Originally Posted by
JazzWillie
I'm not a pro at honing what so ever, but my brother-in-law is a metallurgist at Northern Illinois University and I've posed a few questions to him that pertain to honing and steel make up. One of our conversations had to do with something of this nature. He said basically if you are drawing an abrasive plane across a piece of metal that the bur will always form if two planes of surface form a point and the abrasion is being pulled away from the point (in a back hone stroke). What he said is happening is the material from the thicker side of the plane is sliding across the stone toward the thinner point and forcing it upward. When you give it a traditional honing stroke you force it back onto it self and actually make more work for yourself.
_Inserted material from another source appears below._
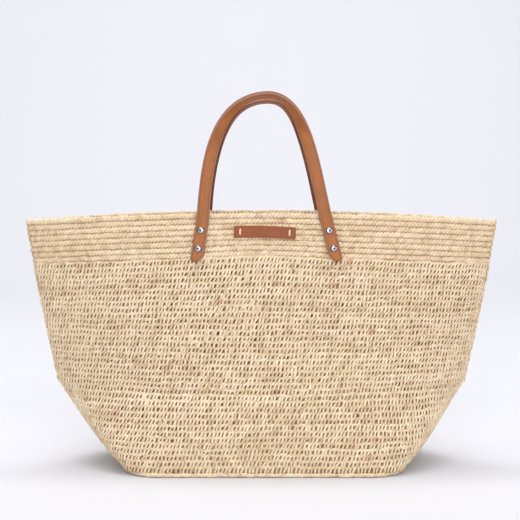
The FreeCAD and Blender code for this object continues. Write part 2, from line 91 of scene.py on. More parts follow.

What would happen is if you kept the blade on the same side or flipped it you would be leaving bigger pieces of metal on the stone that could damage the blade and the nature of cutting the bur off can serrate the edge ever so slightly. Kind of like when you bend a piece of sheet metal repeatedly and it snaps. It never breaks off smoothly, its always jagged. Then he said that if the stone were course enough that you might not even know it happened but on a high grit stone you might be scoring it, because the high grit stone particles are so much smaller than lower grit stones they wont take the bur off as quickly, and these score lines would result in raised areas in the blade which would cause further damage to the stone. One thing he said is this is all relative to the type and hardness of the metal.